- AL Reading Service
Before last month’s church shooting in Charleston, South Carolina, which left nine African Americans dead, the suspect posed in pictures with the Confederate battle flag. On Friday, South Carolina removed the flag from statehouse grounds. Now other cities across the South, including Birmingham, are reexamining the way they honor that and other symbols of the Confederacy.
On a sunny Alabama morning, the 90-degree heat doesn’t stop Cynthia Alexander from taking a brisk walk.
“I do a lot of walking ‘cause it’s good for my health,” says Alexander. “Yeah, I just love to walk.”
One of her favorite routes is past Linn Park in downtown Birmingham. City hall and the county courthouse look out onto it. And, at the entrance to the park, stands a 52-foot-tall obelisk-style statue. I ask Alexander what it is.
“Um…I really don’t know,” she says. “But it looks like it’s been there for a while.” She says she hadn’t thought about it before. But one thing is clear:
“Obviously the pigeons love it, they on it.”
The birds are on a Confederate Soldiers and Sailors monument, and it has been there for a while. For 110 years. Alexander’s not alone in overlooking it. Unlike the distinct stars and bars, Confederate monuments come in all shapes and sizes, an often-overlooked part of Southern scenery. But not to everyone.
“That monument needs to go,” says activist Frank Matthews. He’s tried to get the monument removed for years. He says it’s a powerful symbol of hate.
“If a picture’s a thousand words,” he says, “a monument’s a million words.”
Birmingham’s Park and Recreation Board asked the city’s lawyers if there are any legal issues involved in removing the monument. They expect to hear back this week. Other cities, from New Orleans to Memphis to Austin, are making similar moves. Matthews is glad the cause is gaining traction.
“The trunk of embedded racism of the Confederacy is epitomized in those 100-year-old statues,” says Matthews.
But it’s not as easy as lowering a flag. The statues are big, old, and expensive to move. Birmingham says they’d consider giving the monument to a Southern heritage group if they’d pay relocation costs.
But some don’t see them as racist symbols, and some think it’s silly to spend time and money moving them. Nell Clay, an African-American woman, works in downtown Birmingham and passes the Confederate monument almost every day.
“It’s history. And it’s history for our children. Black and white,” says Clay. “I’m not offended by it in any way. It’s just a part of this park.”

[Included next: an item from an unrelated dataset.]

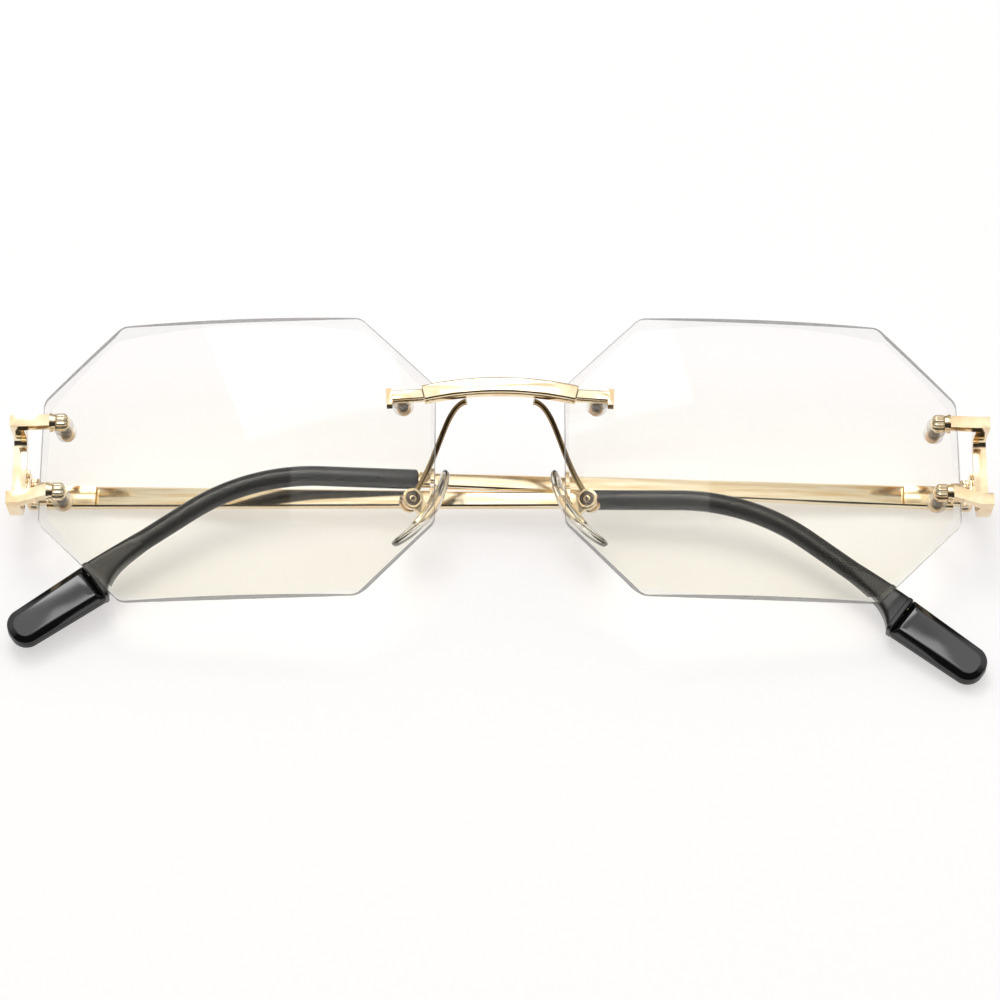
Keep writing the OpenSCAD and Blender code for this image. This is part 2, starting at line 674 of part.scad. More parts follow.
half(-1) color("#f4f2ee", 0.4) lens();  // lens_left
half(1) color("#f4f2ee", 0.4) lens();  // lens_right
standing() color(gold) bridge();
half(-1) color("#f0f0ee", 0.6) lens_washers();  // lens_washers_left
half(1) color("#f0f0ee", 0.6) lens_washers();  // lens_washers_right
half(-1) color(gold) lens_nuts();  // lens_nuts_left
half(1) color(gold) lens_nuts();  // lens_nuts_right
half(-1) color(gold) end_piece(lean_left);  // end_piece_left
half(1) color(gold) end_piece(lean_right);  // end_piece_right
half(-1) color(gold) for (i = [1, 2]) fluted_cap(holes[i]);  // fluted_caps_left
half(1) color(gold) for (i = [1, 2]) fluted_cap(holes[i]);  // fluted_caps_right
half(-1) color(gold) hinge_front(lean_left);  // hinge_front_left
half(1) color(gold) hinge_front(lean_right);  // hinge_front_right
half(-1) color(gold) hinge_screw(lean_left);  // hinge_screw_left
half(1) color(gold) hinge_screw(lean_right);  // hinge_screw_right
half(-1) color(gold) hinge_leaf(lean_left);  // hinge_leaf_left
half(1) color(gold) hinge_leaf(lean_right);  // hinge_leaf_right
half(-1) color(gold) temple_bar(lean_left);  // temple_bar_left
half(1) color(gold) temple_bar(lean_right);  // temple_bar_right
half(-1) color("#4a4845") temple_sleeve(lean_left);  // temple_sleeve_left
half(1) color("#4a4845") temple_sleeve(lean_right);  // temple_sleeve_right
half(-1) color("#1d1d1c") temple_tip(lean_left);  // temple_tip_left
half(1) color("#1d1d1c") temple_tip(lean_right);  // temple_tip_right
half(-1) color(gold) pad_arm();  // pad_arm_left
half(1) color(gold) pad_arm();  // pad_arm_right
half(-1) color(gold) pad_box();  // pad_box_left
half(1) color(gold) pad_box();  // pad_box_right
half(-1) color(gold) pad_screw();  // pad_screw_left
half(1) color(gold) pad_screw();  // pad_screw_right
half(-1) color(gold) pad_mount();  // pad_mount_left
half(1) color(gold) pad_mount();  // pad_mount_right
half(-1) color("#f0f0ee", 0.5) nose_pad();  // nose_pad_left
half(1) color("#f0f0ee", 0.5) nose_pad();  // nose_pad_right
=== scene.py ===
"""Rimless octagonal eyeglasses, folded on a white table with the lenses up."""

import json
import math

import bmesh
import bpy
from mathutils import Matrix, Vector
from mathutils.bvhtree import BVHTree


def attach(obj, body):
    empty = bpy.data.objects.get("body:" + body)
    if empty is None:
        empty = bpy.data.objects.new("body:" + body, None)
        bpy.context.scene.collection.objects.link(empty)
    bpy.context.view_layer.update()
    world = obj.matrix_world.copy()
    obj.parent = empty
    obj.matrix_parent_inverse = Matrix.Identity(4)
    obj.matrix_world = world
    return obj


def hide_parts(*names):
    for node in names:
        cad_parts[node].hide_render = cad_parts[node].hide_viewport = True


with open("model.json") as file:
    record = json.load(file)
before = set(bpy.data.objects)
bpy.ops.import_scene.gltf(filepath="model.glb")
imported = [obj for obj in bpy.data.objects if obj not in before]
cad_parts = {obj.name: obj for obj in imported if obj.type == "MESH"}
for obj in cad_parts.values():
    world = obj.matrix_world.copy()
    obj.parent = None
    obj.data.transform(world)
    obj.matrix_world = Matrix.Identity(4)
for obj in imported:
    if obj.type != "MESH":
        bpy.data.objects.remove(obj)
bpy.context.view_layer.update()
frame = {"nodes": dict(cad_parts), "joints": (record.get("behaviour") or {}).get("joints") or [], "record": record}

MM = 0.001

# Sizes shared with the CAD source, in mm
STAND = math.radians(13.8996)
SEAT = 0.05
LENS_W, LENS_H, LENS_T, LENS_CURVE = 55.0, 41.0, 2.0, 130.0
BACK_CURVE = LENS_CURVE - LENS_T
WRAP = math.radians(5.5)
HALF_GAP = 9.3
LENS_X = HALF_GAP + LENS_W / 2 * math.cos(WRAP)
NASAL_CUT, UPPER_CUT, LOWER_CUT, CORNER_R = 10.5, 10.8, 12.0, 2.0
BEVEL_W, BEVEL_D = 1.2, 0.9
NASAL_U, TEMPLE_U = 4.6 - LENS_W / 2, LENS_W / 2 - 3.2
HOLES = ((NASAL_U, 7.5), (TEMPLE_U, 5.4), (TEMPLE_U, -4.9))
HOLE_R = 0.65
WASHER_R, WASHER_T = 1.45, 0.4
BRIDGE_D, END_BAR_H = 2.0, 1.5
CAP_R, CAP_LEN, CAP_PAST, FLUTES = 1.25, 1.9, 0.7, 10
CAP_OVER = WASHER_T + 2 * SEAT + CAP_R
LIMB_H, C_DEPTH, C_REACH = 1.7, 7.1, 3.8
C_OUTSIDE = LENS_X + LENS_W / 2 * math.cos(WRAP) + C_REACH
LUG_LEN, STOP_GAP = 4.2, 0.1
BAR_T, BARREL_R, BARREL_GAP = 1.3, 0.97, 0.08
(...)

Birmingham City Council President Johnathan Austin says, yes, Confederate monuments reflect history, but it was a different time politically and socially.
“There is no place for those monuments in our society other than in museums,” says Austin.
Austin says it’s important for people in power to reexamine Confederate imagery in public spaces. Especially in a place like Birmingham.
Just a few blocks away is Kelly Ingram Park, where police blasted peaceful protesters with fire hoses during the Civil Rights Movement. That park is home to a different kind of monument – one honoring four girls killed when the Ku Klux Klan bombed the 16th Street Baptist Church in 1963.
Like Charleston, that tragedy brought racial hatred and violence to the forefront of national conversation. Though today, many say that conversation doesn’t go deep enough.
“It’s much easier to discuss taking down a monument than it is to talk about institutionalized racism,” says Ahmad Ward of the Birmingham Civil Rights Institute.
While the Institute hasn’t taken a stand on Confederate monuments, Ward says people should talk about how racism still shapes the nation.
“That goes to the heart of things we don’t really want to touch. And it makes us second-guess what we stand for as an ideal for an American society,” says Ward. “And that makes people uncomfortable.”More uncomfortable than any statue.”
Back in Linn Park, Cynthia Alexander sits a few feet from the Confederate monument, resting up for the second half of her walk. She shrugs.
“It’s not that I don’t care about it,” she says. “It’s just that it’s been there for a long time. If it’s not broke, why should you try to fix it?”
That’s the question facing many communities across the Deep South right now.